All of this realization brought on by the sharp smell of fall pouring into my bedroom windows shortly after dawn. And as I sit here at the end of a day of determined productivity, my toes curling in the cool air swirling through the screens, I think of those women who have held my job before me. It may be comparative hubris, but I think of the women who ran whole estates in ages past. I think of how they managed to prepare for the coming cold and snow, knowing that the only provisions available were those they carefully stashed away or planned to have available. I think of my own preparations, and the fact that I have never had to have two weeks of food on hand at all times before. Sure, we often do, but it always dwindles to nearly nothing before we replace it. That is simply not going to be an option for us this winter. Supplies will have to be carefully managed so that we are not caught flat-footed by the weather. To be honest, it’s a bit daunting. I am a lucky woman in that managing a household from finances to cooking, cleaning, and supply management was a deliberate part of my up-bringing. Given that my family will be actively relying on those skills this winter, I find myself inordinately grateful to my parents and those family friends who pounded them into the head of a teenage girl who never believed she would actually need some of them. Some of you are probably reading this and laughing heartily. Yes, you were right, you never know what life will bring.

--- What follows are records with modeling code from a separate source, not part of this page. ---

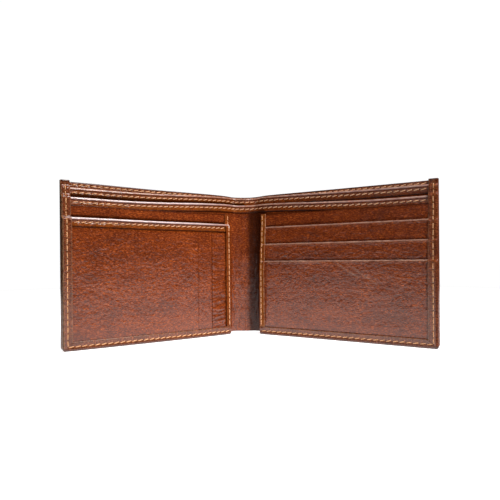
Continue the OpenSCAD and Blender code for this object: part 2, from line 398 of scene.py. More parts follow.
def hem(s, z, top, start=-20):
    """The relief of the turned band: its seam, and a ridge where it ends."""
    band = hem_band(z, top, 0.15)
    roll = 0.09 * bell(z - (top - 1.3), 0.9) + 0.04 * bell(z - (top - HEM_HEIGHT + 0.9), 0.7)
    under = -0.05 * bell(z - (top - HEM_HEIGHT - 0.45), 0.4)
    seamed = seam_along(s, z, top - HEM_SEAM, start, OUTER - STRIP)
    return 0.2 * band + roll + under + seamed


def hem_paint(top, behind_top=None, pale=0.0, shade=None, gold=0.6, behind=0.95):
    """Colours of a hemmed layer: a lighter upper edge, partly worn and partly a painted highlight,
    a painted highlight line just under it, a golden seam band, and painted shade under the ridge
    where the hem ends.

    behind_top is the height of the edge in front, above which the layer gets painted shade.
    """
    seam = top - HEM_SEAM

    def paint(s, z):
        # Painted shade under the ridge where the hem ends and above the edge in front; also darker
        # bands 1.4 mm under the edge, along the seam and at the layer's end.
        dark = [0.95 * bell(z - (top - HEM_HEIGHT - 0.05), 0.55),
                0.8 * bell(z - (top - 1.4), 0.4),
                (0.1 + 0.5 * (0.6 - gold)) * bell(z - seam, 0.9),
                bell(LAYER_END - s, 1.6)]
        if behind_top is not None:
            dark.append(behind * (1 - ease(z, behind_top + 1.0, behind_top + 2.3)))
        dull = dark + [bell(z - (top - HEM_HEIGHT - 0.35), 1.1)]
        if shade is not None:
            dark.append(shade(s, z))
            dull.append(0.65 * shade(s, z))
        return {
            # Lighter upper edge: partly worn leather and partly a painted highlight.
            "wear": bell(top - z, 0.75),
            # A painted highlight line just under the edge, fading towards the spine.
            "pale": pale * bell(top - 0.45 - z, 0.5) * (0.35 + 0.65 * ease(s, 12, 45)),
            "gold": gold * bell(z - seam + 0.5, 1.6),
            "burnish": np.maximum.reduce(dark),
            "matt": np.maximum.reduce(dull),
        }
    return paint


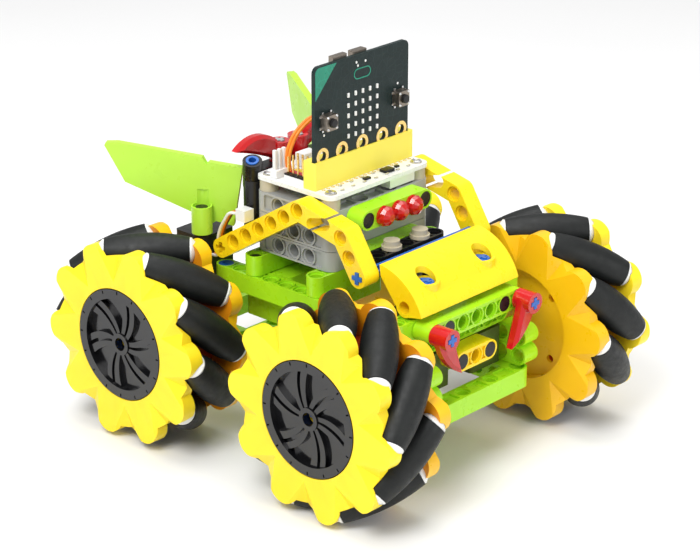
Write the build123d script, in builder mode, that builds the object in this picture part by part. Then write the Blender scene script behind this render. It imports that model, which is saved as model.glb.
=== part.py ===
"""Four-wheel mecanum robot built from 8 mm grid beams, with a microcontroller board on a stack of frames.

Frame: millimetres, origin on the floor midway between the four wheels, -Y forward, +Z up.
Left and right are as seen from in front of the robot, where +X is to the right.
"""

import os
from math import atan2, cos, degrees, pi, radians, sin, sqrt, tan

from build123d import *

os.makedirs("parts", exist_ok=True)

# Building grid
M = 8.0  # hole pitch
T = 7.8  # thickness and width of every beam
PIN_R = 2.45  # pin hole
BORE_R = 3.1  # counterbore at both ends of a pin hole
RING_R = 3.65  # wall round a counterbore
LIP = 0.9  # depth of counterbores and pockets
SHAFT_R = 2.3  # cross axles
CROSS_W = 1.6  # one arm of a cross axle
CROSS_HOLE_W = 1.9
PIN_FIT_R = PIN_R - 0.06  # round pins

# Wheels
AXLE_Z = 41.0  # also the wheel's radius over its rollers
AXLE_Y = 49.6
WHEEL_X = 59.8  # middle plane of a wheel
ROLLERS = 10
ROLLER_R = 7.1  # at the middle of a barrel
ROLLER_HALF = 16.2  # half the rubber's length
ROLLER_BORE = 1.6
CAP_LENGTH = 2.0
CAP_R = 4.9
CAP_LIP_R = 3.4
PIN_TAIL = 0.6  # roller pin past its collar
AXIS_R = AXLE_Z - ROLLER_R  # roller axis from the wheel's axis
LOBE_R = 6.9
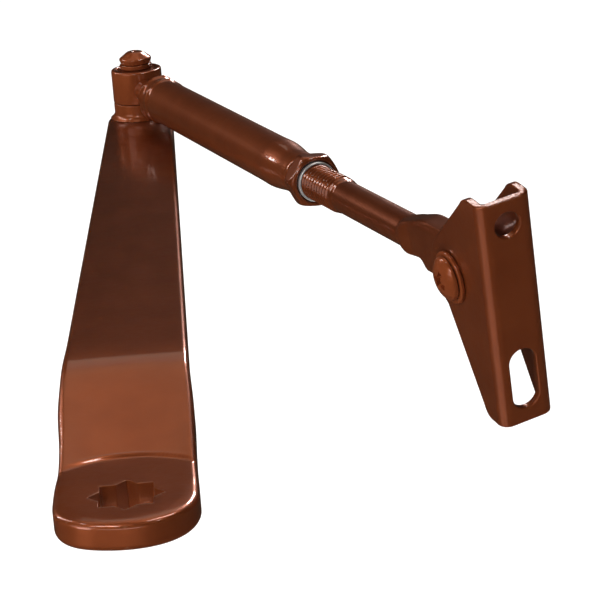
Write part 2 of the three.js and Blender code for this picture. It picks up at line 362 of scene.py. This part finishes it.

So I guess I am feeling thankful tonight. I am thankful to have had an education that is serving me. I am thankful for an opportunity to use that education. I am extremely thankful that I have the option to start my supply management slowly, two weeks at a time this winter, instead of having to plan an entire winter’s sustenance and supply on no actual personal experience. Looking forward to the winter I am thankful for the remaining summer. I am thankful for the fruit I have harvested so far this year, having planted nothing. And I am thankful for the fruit yet to ripen, understanding that it is a promise of sweetness at the end of virtuous work.